The original song "Out Alpha the Alpha" was performed by Megan Thee Stallion, initially conceived as a cabaret number but later changed to a rap number. Although they had been written as a virtuoso number, the song "had to be torn to pieces and then reconceived in a very fundamental way extremely quickly" following her casting and due to their short duration for rehearsal and filming. De Vries and Lucy felt the music is not self-consciously funny but was a calibration of the music being supportive of the action, and furthermore the pacing was felt like the need for more stuff underpinning the sequences of events rather than the internal emotional state of the characters, which was a bit esoteric. The duo wrote the score three times, where they got right at the final element. Matt Robertson worked as an additional music composer.

=== Track listing ===

| No. | Title | Artist(s) | Length |
|---|---|---|---|
| 1. | "Overture" | Marius de Vries; Karl Saint Lucy; | 2:07 |
| 2. | "I'll Always Be on Top" | Josh Sharp; Aaron Jackson; | 4:02 |
| 3. | "No One Understands" | Sharp; Jackson; | 4:49 |
| 4. | "Tea with Mommy" | de Vries; Lucy; | 3:15 |
| 5. | "Evelyn Song" | Megan Mullally | 2:38 |
| 6. | "Mimosas with Daddy" | de Vries; Lucy; | 1:30 |
| 7. | "Gay Old Life" | Nathan Lane; Mullaly; | 3:52 |
| 8. | "You Can't Give Up" | Sharp; Jackson; | 3:02 |
| 9. | "An Invitation" | de Vries; Lucy; | 2:36 |
| 10. | "Lonely" | Mullally; Lane; | 4:39 |
| 11. | "Vroomba!" | Lucy; de Vries; | 0:10 |
| 12. | "Out Alpha the Alpha" | Megan Thee Stallion | 3:55 |
| 13. | "La Chateau" | de Vries; Lucy; | 4:20 |
| 14. | "Desperate for Your Love" | Mullally; Lane; | 2:26 |
| 15. | "This Is Stupid" (Suite) | de Vries; Lucy; | 4:12 |
| 16. | "No One Understands" (Reprise) | Sharp; Jackson; | 0:53 |
| 17. | "Why Won't You Work?" | de Vries; Lucy; | 0:53 |
| 18. | "Kidnap!" (Suite) | de Vries; Lucy; | 2:14 |
| 19. | "Evelyn Song" (Reprise) | Mullally | 0:51 |
| 20. | "The Sewer Song" | Lane; Sharp; Jackson; Mullaly; | 1:59 |
| 21. | "Animal Control" | de Vries; Lucy; | 3:06 |
| 22. | "Nessuno Mi Ha Capita" | Ashley Faatoalia; Abdiel Gonzalez; | 2:06 |
| 23. | "Love in All Its Forms" | de Vries; Bowen Yang; | 1:54 |
| 24. | "All Love Is Love" | Mullally; Lane; Sharp; Jackson; Yang; Lauren Evans; | 3:58 |
| 25. | "Afterturn" | de Vries; Lucy; | 3:01 |
| Total length: |  |  | 68:28 |

==Release==
It had its world premiere at the 2023 Toronto International Film Festival on September 7, 2023, where it won the People's Choice Award for Midnight Madness. It was released in the United States by A24 on October 6, 2023. It was previously scheduled to be released on September 29, 2023.

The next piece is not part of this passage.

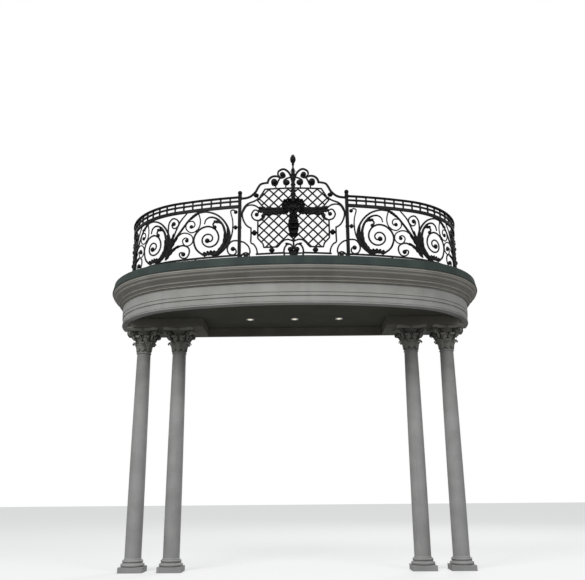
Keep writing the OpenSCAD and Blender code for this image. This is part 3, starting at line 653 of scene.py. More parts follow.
def leaf_body(u, root, tip):
    """How wide a leaf is along its length: root at its foot, full at 0.42, tip at its end."""
    full = 0.42
    if u < full:
        return root + (1 - root) * sin(pi / 2 * u / full)
    return tip + (1 - tip) * cos(pi / 2 * (u - full) / (1 - full)) ** 0.9


def leaf(shape, spine, width, lobes=4, wrap=0.0, back=0.15, columns=9, root=0.6, tip=0.2, relief=0.07):
    """A lobed leaf along a spine of (point, direction across it) pairs.

    Its rim is cut into lobes that sweep towards the tip and a rib runs to each of them. wrap is the
    curvature of what it lies on, back is how far its rim falls back, and relief how high its ribs are."""
    line = [at for at, across in spine]
    length = sum((b - a).length for a, b in zip(line, line[1:]))
    made = []
    for i, (at, across) in enumerate(spine):
        u = i / (len(line) - 1)
        ahead = ahead_at(line, i)
        out = across.cross(ahead)
        body = leaf_body(u, root, tip)
        lobe = 0.58 + 0.42 * abs(sin(pi * lobes * u)) ** 0.6
        row = []
        for j in range(columns):
            v = 2 * j / (columns - 1) - 1
            side = abs(v)
            reach = 0.5 * width * v * body * (1 - (1 - lobe) * side * (1 - 0.4 * u))
            rib = relief * width * side * cos(2 * pi * (lobes * u - 0.5)) * (1 - 0.5 * u)
            vein = 0.07 * width * exp(-(v / 0.2) ** 2) * (1 - 0.6 * u)
            drop = back * width * side ** 1.8 * body + 0.5 * wrap * reach * reach
            sweep = 0.10 * length * side ** 1.5 * body * (1 - u)
            row.append(at + across * reach + out * (rib + vein - drop) + ahead * sweep)
        made.append(row)
    shape.grid(made)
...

The soundtrack was announced on September 11, 2023, consisting a combination of 25 tracks: both the songs and the incidental underscore, set for release on October 6, the same day as the film. Alongside the album announcement, the song "All Love Is Love" was unveiled as a single through digital platforms. Nathan Lane's single "Gay Old Life" was released on September 22, while Megan Thee Stallion's song "Out Alpha the Alpha" released on October 4, and its music video unveiled the following day.

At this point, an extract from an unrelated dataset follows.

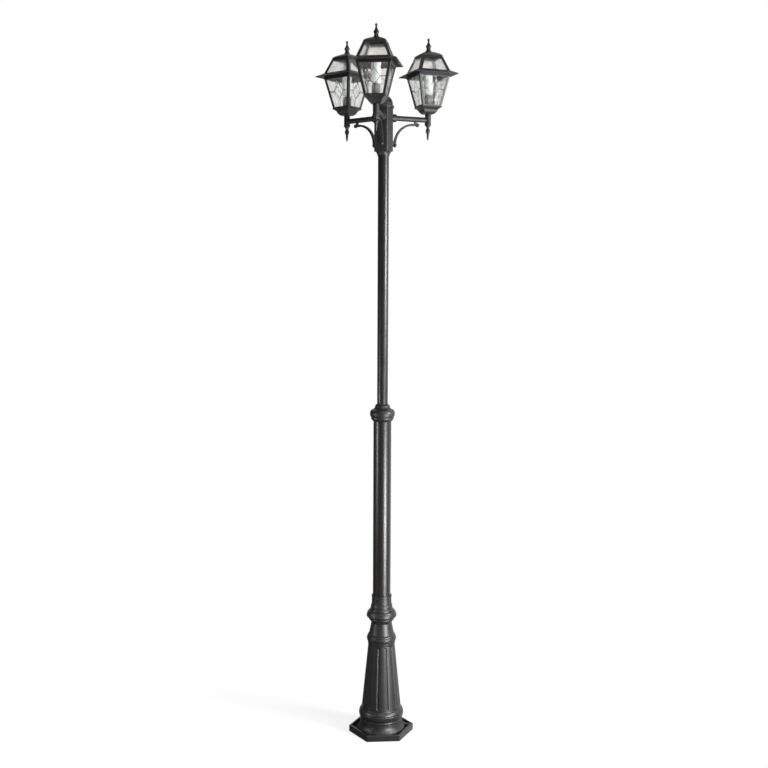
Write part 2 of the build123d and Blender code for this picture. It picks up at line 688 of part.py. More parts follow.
roof_pane = panel(
    z_ledge, z_roof_band,
    lambda z: roof_half(z) - frame_wall - glass_gap - glass_wall,
    lambda z: roof_half(z) - frame_wall - glass_gap,
    lambda z: roof_half(z) - frame_wall - 2 * glass_gap - glass_wall,
)
with BuildPart() as roof_panes:
    add(on_four_sides(roof_pane))

with BuildPart() as roof_cap:
    add(four_sided(
        (0, z_roof_cap), (cap_edge_half, z_roof_cap), (cap_edge_half, z_roof_cap + cap_edge_h),
        (cap_edge_half - cap_step, z_roof_cap + cap_edge_h), (cap_head_half, z_finial, cap_bulge),
        (0, z_finial),
    ))
    add(four_sided(
        (0, z_roof_cap), (cap_edge_half - cap_step - cap_wall, z_roof_cap),
        (cap_head_half, z_finial - cap_wall, cap_bulge), (0, z_finial - cap_wall),
    ), mode=Mode.SUBTRACT)
    with BuildSketch(lantern.offset(z_finial - cap_boss_h)):
        Circle(cap_boss_d / 2)
    extrude(amount=cap_boss_h)
    with BuildSketch(lantern.offset(z_finial)):
        Circle(finial_stud_d / 2 + slip_fit)
    extrude(amount=-cap_boss_h, mode=Mode.SUBTRACT)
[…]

Dicks: The Musical was released for digital platforms on November 10, 2023.

===Critical response===
 Metacritic, which uses a weighted average, assigned the film a score of 57 out of 100, based on 29 critics, indicating "mixed or average" reviews.

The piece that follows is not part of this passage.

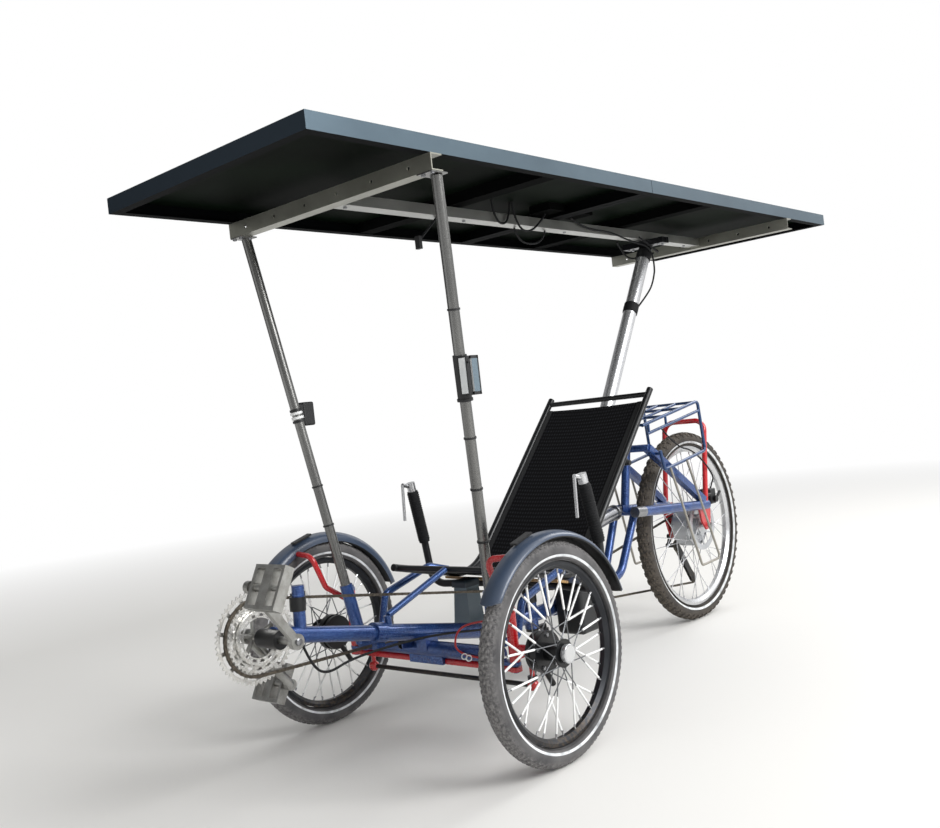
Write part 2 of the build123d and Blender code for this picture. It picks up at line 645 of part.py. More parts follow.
for x, r in sprocketTable:
    motor += ring(x - sprocketT / 2, x + sprocketT / 2, wheelbase, rearAxleZ, r, 12)
rotorX = (49, 51)
rotorR = 88
motor += disc(46, rotorX[1], wheelbase, rearAxleZ, 30) + ring(*rotorX, wheelbase, rearAxleZ, rotorR, 70)
for i in range(6):
    a = math.pi * i / 3
    tip = (wheelbase + 72 * math.sin(a), rearAxleZ + 72 * math.cos(a))
    hub = (wheelbase + 26 * math.sin(a + 0.7), rearAxleZ + 26 * math.cos(a + 0.7))
    motor += rod((50, *hub), (50, *tip), 3) & box(*rotorX, wheelbase - 90, wheelbase + 90, rearAxleZ - 90, rearAxleZ + 90)
pieces["rear_hub_motor"] = motor

# Crankset
crankLean = math.radians(53.6)
crankDY = -crankLength * math.cos(crankLean)
crankDZ = crankLength * math.sin(crankLean)
armX = 86
leftEye = (bracketY + crankDY, bracketZ + crankDZ)
rightEye = (bracketY - crankDY, bracketZ - crankDZ)
cranks = disc(-armX - 5, armX + 5, bracketY, bracketZ, spindleR)
for side, eye in ((1, leftEye), (-1, rightEye)):
    a = (side * (armX - 7), side * (armX + 7))
    arm = rod((side * armX, bracketY, bracketZ), (side * armX, *eye), 11)
    arm += disc(*a, bracketY, bracketZ, 17) + disc(*a, *eye, 13)
    cranks += arm & box(-armX - 7, armX + 7, bracketY - 300, bracketY + 300, bracketZ - 300, bracketZ + 300)
pedalPinR = 6
cranks -= disc(armX - 20, armX + 20, *leftEye, pedalPinR)
cranks -= disc(-armX - 20, -armX + 20, *rightEye, pedalPinR)
for i in range(5):
    a = 2 * math.pi * i / 5
    tip = (bracketY + 66 * math.sin(a), bracketZ + 66 * math.cos(a))
    cranks += rod((-64, bracketY, bracketZ), (-64, *tip), 5)
pieces["cranks"] = cranks

middlePitchR = 85
ringTable = ((-58, 105, 52, 76), (chainX, middlePitchR - chainHalf - 0.4, 42, 62), (-42, 62, 30, 44))


def toothed(x, r, teeth, inner):
    pts = []
    for i in range(teeth):
        for share, radius in ((0.0, r), (0.25, r), (0.45, r - 4), (0.8, r - 4)):
            a = 2 * math.pi * (i + share) / teeth
            pts.append((bracketY + radius * math.cos(a), bracketZ + radius * math.sin(a)))
    return slab(pts, x - 1.2, x + 1.2) - disc(x - 2, x + 2, bracketY, bracketZ, inner)


chainrings = [toothed(*row) for row in ringTable]
carrier = ring(-60, -40, bracketY, bracketZ, 60, 54) + ring(-60, -56, bracketY, bracketZ, 80, 54)
carrier += ring(-51, -47, bracketY, bracketZ, 64, 54)
rings = chainrings[0] + chainrings[1] + chainrings[2] + carrier
rings -= cranks
pieces["chainrings"] = rings

pedalX = 150
pedalW = 96
pedalL = 92
pedalT = 24
pedalTilt = 62
for name, side, eye in (("pedal_left", 1, leftEye), ("pedal_right", -1, rightEye)):
    frame = Box(pedalW, pedalL, pedalT) - Box(pedalW - 16, pedalL - 16, pedalT + 2)
    frame += Box(28, pedalL, pedalT)
    frame = Pos(side * pedalX, *eye) * Rot(pedalTilt, 0, 0) * frame
    frame += disc(side * (armX - 6), side * (pedalX + pedalW / 2 - 4), *eye, pedalPinR - 0.3)
    frame += disc(side * (armX + 7.3), side * (pedalX - 10), *eye, 9)
    pieces[name] = frame

# Chain over the middle ring, the guide rollers, the derailleur's pulleys and a sprocket
upperPulley = (wheelbase - 22, 262)
lowerPulley = (wheelbase + 66, 128)
pulleyR = 17
guideR = 16
idlerR = 30
sprocketPitchR = 40
chainTable = ((bracketY, bracketZ, middlePitchR, 1), (*guideAt, guideR, -1), (*lowerPulley, pulleyR, 1),
              (*upperPulley, pulleyR, -1), (wheelbase, rearAxleZ, sprocketPitchR, 1), (*idlerAt, idlerR, -1))


def chainOutline(offset):
    """Closed face round all the wheels, at a distance outside the chain's middle line."""
    x = chainX - chainW / 2
    wheels = [(y, z, r + turn * offset, turn) for y, z, r, turn in chainTable]
    ends = []
    for (ya, za, ra, ta), (yb, zb, rb, tb) in zip(wheels, wheels[1:] + wheels[:1]):
        gap = math.hypot(yb - ya, zb - za)
        angle = math.atan2(zb - za, yb - ya) - math.asin((tb * rb - ta * ra) / gap)
        ny = -math.sin(angle)
        nz = math.cos(angle)
        ends.append(((x, ya - ta * ra * ny, za - ta * ra * nz), (x, yb - tb * rb * ny, zb - tb * rb * nz)))
    edges = []
    for i, (y, z, r, turn) in enumerate(wheels):
        start = ends[i - 1][1]
        end = ends[i][0]
        first = math.atan2(start[2] - z, start[1] - y)
        last = math.atan2(end[2] - z, end[1] - y)
        middle = first + turn * ((turn * (last - first)) % (2 * math.pi)) / 2
        edges.append(ThreePointArc(start, (x, y + r * math.cos(middle), z + r * math.sin(middle)), end))
        edges.append(Line(*ends[i]))
    return make_face(edges)


chain = extrude(chainOutline(chainHalf), amount=chainW, dir=(1, 0, 0))
chain -= extrude(chainOutline(-chainHalf), amount=chainW, dir=(1, 0, 0))
pieces["chain"] = chain


def roller(at, r, bore):
    wheel = disc(chainX - 2, chainX + 2, *at, r - chainHalf - 0.3)
    wheel += disc(chainX - 4, chainX + 4, *at, bore + 3)
    return wheel - disc(chainX - 8, chainX + 8, *at, bore)


cageFar = chainX - 5.5
cageNear = chainX + 4.5
cageR = 13
guides = [roller(guideAt, guideR, 4.1), roller(idlerAt, idlerR, 5.1)]
along = (vec((0, *lowerPulley)) - vec((0, *upperPulley))).normalized()
across = Vector(0, -along.Z, along.Y) * cageR
cageCorners = [vec((0, *upperPulley)) + across, vec((0, *lowerPulley)) + across, vec((0, *lowerPulley)) - across,
               vec((0, *upperPulley)) - across]
cageOutline = [(corner.Y, corner.Z) for corner in cageCorners]
derailleur = disc(cageFar, cageNear, *upperPulley, 3) + disc(cageFar, cageNear, *lowerPulley, 3)
for x in (cageFar, cageNear - 1.5):
    derailleur += slab(cageOutline, x, x + 1.5)
    derailleur += disc(x, x + 1.5, *upperPulley, cageR) + disc(x, x + 1.5, *lowerPulley, cageR)
for at in (upperPulley, lowerPulley):
    derailleur += disc(chainX - 1.5, chainX + 1.5, *at, pulleyR - chainHalf - 0.3)
hangerY = wheelbase - 4
hangerZ = 292
derailleur += disc(-90, cageFar + 1, *upperPulley, 8)
derailleur += rod((-83, hangerY, hangerZ), (-83, *upperPulley), 7)
derailleur += disc(-92, -dropX - dropT - 0.2, hangerY, hangerZ, 9)
guides.append(derailleur)
changerY = (-372, -338)
changerZ = (418, 449)
for x in (cageFar - 1.5, cageNear):
    changer = box(x, x + 1.5, *changerY, *changerZ)
    guides.append(changer)
guides[-1] += guides[-2] + box(cageFar - 1.5, cageNear + 1.5, *changerY, changerZ[1] - 1.5, changerZ[1])
guides.pop(-2)
clamp = rod((0, postY, changerZ[0]), (0, postY + 2, changerZ[1]), postR + 4)
clamp += rod((-8, postY + 4, 435), (cageNear + 7, changerY[1] - 16, 438), 5)
clamp += box(cageNear + 1, cageNear + 10, changerY[0] + 9, changerY[1] - 7, 430, 446)
clamp -= rod((0, postY, tubeZ(postY)), (0, postY + 6, postTopZ), postR + 0.1)
guides[-1] += clamp
pieces["chain_guides"] = Compound(guides)

# Brake caliper, lamp, wiring and cables
caliperY = (wheelbase + 22, wheelbase + 62)
caliperZ = (402, 456)
caliper = fillet(box(38, 84, *caliperY, *caliperZ).edges(), 4) - disc(44, 56, wheelbase, rearAxleZ, rotorR + 6)
caliper += rod((archX, archFoot[0] + 6, 437), (archX, caliperY[0] + 4, 437), 6)
caliper += rod((88, caliperY[1] - 12, 418), (88, caliperY[1] + 22, 440), 5) + disc(70, 93, caliperY[1] - 12, 418, 11)
caliper -= arch
pieces["rear_caliper"] = caliper
sleeveLow = 850
sleeveHigh = 948
mastSleeve = rod(lerp(mastFoot, mastHead, sleeveLow), lerp(mastFoot, mastHead, sleeveHigh), mastR + 3.5)
mastSleeve += rod(lerp(mastFoot, mastHead, sleeveLow - 6), lerp(mastFoot, mastHead, sleeveLow), mastR + 5.5)
mastLampBody = box(321, 346, -125, -92, 855, 943)
mastSleeve += fillet(mastLampBody.edges(), 4) + box(306, 324, -116, -100, 870, 930)
mastSleeve -= rod(lerp(mastFoot, mastHead, 800), lerp(mastFoot, mastHead, 1000), mastR + 0.1)
pieces["mast_lamp"] = mastSleeve
mastLens = box(324, 343, -131, -125.1, 859, 939)
mastLens += box(346.1, 351, -118, -99, 862, 936)
pieces["mast_lamp_lens"] = mastLens
mastBox = fillet(box(-334, -301, -74, -36, 832, 896).edges(), 5)
mastBox += box(-312, -303, -100, -72, 838, 890)
for z in (842, 872):
    low = lerp(mastFoot, mastHead, z)
    high = lerp(mastFoot, mastHead, z + 7)
    mastBox += rod((-low[0], *low[1:]), (-high[0], *high[1:]), mastR + 3)
low = lerp(mastFoot, mastHead, 800)
high = lerp(mastFoot, mastHead, 1000)
mastBox -= rod((-low[0], *low[1:]), (-high[0], *high[1:]), mastR + 0.1)
pieces["mast_box"] = mastBox

wireX = 30
wireR = 3
glassLowZ = roofZ + roofDepth - laminateDrop - laminateT
wiring = [box(8, 84, 618, 694, glassLowZ - 22, glassLowZ - 0.2), box(8, 84, 762, 842, glassLowZ - 22, glassLowZ - 0.2)]
loopPath = [(wireX, 414, glassLowZ - 1.5), (wireX, 420, glassLowZ - 66), (wireX, 485, glassLowZ - 66),
            (wireX, 497, glassLowZ - 1.5)]
wiring.append(cable(loopPath, wireR))
sagPath = [(wireX + 8, 497, glassLowZ - 1.5), (wireX + 8, 505, glassLowZ - 78), (wireX + 8, 590, glassLowZ - 86),
           (wireX + 8, 655, glassLowZ - 23.5)]
wiring.append(cable(sagPath, wireR))
mastWirePath = [(wireX, 800, glassLowZ - 23.5), (wireX, 860, glassLowZ - 52), (wireX, 1020, glassLowZ - 52),
                (wireX, 1136, glassLowZ - 76), (wireX, 1290, glassLowZ - 90), (wireX, 1275, 1240)]
wiring.append(cable(mastWirePath, wireR))
wiring.append(cable([(0, 206, spineZ - 12.6), (0, 190, spineZ - 26), (0, 134, spineZ - 74)], wireR))
pieces["roof_wiring"] = Compound(wiring)

redPath = [(233.5, -32.5, 323), (174, -34, 316), (128, -34, 288), (121, -34, 236), (190, -27.8, 232)]
redCable = cable(redPath, 2.6)
redCable -= crossBeam
pieces["red_cable"] = redCable
boomLoop = [(16.6, -412, 353.6), (30, -402, 300), (30, -362, 266), (30, -283, 284), (30, -93, 279), (30, 60, 262),
            (30, 190, 238)]
brakePath = [(96, rackRearY - 237, 698), (96, rackRearY - 154, 628), (96, rackRearY - 37, 606),
             (98, rackRearY + 85, 505), (80, rackRearY + 93, 474), (74, rackRearY + 93, caliperZ[1] + 1.3)]
pieces["black_cables"] = Compound([cable(boomLoop, 3), cable(brakePath, 2.6)])

# Write every piece with the origin at the centre of the whole vehicle's footprint
whole = Compound(list(pieces.values())).bounding_box()
shift = -(whole.min.Y + whole.max.Y) / 2
print("shift", round(shift, 3), "x", round(whole.min.X, 2), round(whole.max.X, 2), "z", round(whole.min.Z, 2))
os.makedirs("parts", exist_ok=True)
for node, shape in pieces.items():
    export_step(Pos(0, shift, 0) * shape, "parts/" + node + ".step")
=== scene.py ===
import math
import bmesh
import bpy
from mathutils import Matrix, Vector


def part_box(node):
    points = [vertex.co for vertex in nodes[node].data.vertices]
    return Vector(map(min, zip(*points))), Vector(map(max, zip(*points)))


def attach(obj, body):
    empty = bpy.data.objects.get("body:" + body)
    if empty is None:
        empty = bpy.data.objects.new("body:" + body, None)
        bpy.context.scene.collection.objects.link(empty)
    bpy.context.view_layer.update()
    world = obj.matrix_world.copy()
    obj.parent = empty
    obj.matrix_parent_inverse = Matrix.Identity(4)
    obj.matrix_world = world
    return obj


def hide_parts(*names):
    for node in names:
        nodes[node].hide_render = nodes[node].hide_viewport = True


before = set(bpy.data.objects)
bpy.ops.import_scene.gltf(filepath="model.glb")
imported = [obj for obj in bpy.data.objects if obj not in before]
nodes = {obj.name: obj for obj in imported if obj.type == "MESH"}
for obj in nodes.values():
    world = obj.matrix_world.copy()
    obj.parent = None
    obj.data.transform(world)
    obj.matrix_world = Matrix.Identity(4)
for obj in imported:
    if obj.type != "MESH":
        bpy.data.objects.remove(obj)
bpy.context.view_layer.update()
sides = {"left": 1, "right": -1}


def boxCentre(node):
    low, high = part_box(node)
    return (low + high) / 2


frontAxle = {side: boxCentre("front_tyre_" + side) for side in sides}
rearAxle = boxCentre("rear_tyre")
crankAxis = (-478, 374)  # its Y and Z in millimetres
upward, outward = Vector((0, 0, 1)), Vector((1, 0, 0))


def at(x, y, z):  # millimetres from the front axle line and the ground, to metres
    return Vector((x / 1000, frontAxle["left"].y + y / 1000, z / 1000))


# Materials: colours are sRGB hex, pattern sizes are in millimetres
def linear(code):
    parts = [int(code[i:i + 2], 16) / 255 for i in (1, 3, 5)]
    return [p / 12.92 if p <= 0.04045 else ((p + 0.055) / 1.055) ** 2.4 for p in parts] + [1.0]


def adder(tree):  # a shader node's kind goes without its prefix, and what comes back is its outputs
    def add(kind, inputs=None, **settings):
        node = tree.nodes.new(kind if "Node" in kind else "ShaderNode" + kind)
        for key, value in settings.items():
            setattr(node, key, value)
        for key, value in (inputs or {}).items():
            if isinstance(value, bpy.types.NodeSocket):
                tree.links.new(value, node.inputs[key])
            else:
                node.inputs[key].default_value = linear(value) if str(value).startswith("#") else value
        return node.outputs
    return add


shaderSockets = {"roughness": "Roughness", "metallic": "Metallic", "coat": "Coat Weight",
                 "coatRoughness": "Coat Roughness", "ior": "IOR", "specular": "Specular IOR Level"}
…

Richard Lawson of Vanity Fair praised the songs as "legitimate toe-tappers". Elisabeth Vincentelli of The New York Times called the music "passable" and the staging "mostly anemic". Ross Bonaime of Collider felt that "the tone of these songs gets old unfortunately too soon, especially as the first few musical numbers rely solely on them". David Fear of Rolling Stone wrote that the "outrageous, cabaret-style camp more than Broadway-style song-and-dance numbers" were one of the film's highlights. David Ehrlich of IndieWire wrote the songs being "credible Broadway riffs" that "keep things moving along even when their staging falls short". Johnny Oleksinski of New York Post wrote "The songs, catchy while not trying to break ground, are send-ups of traditional Broadway show tunes."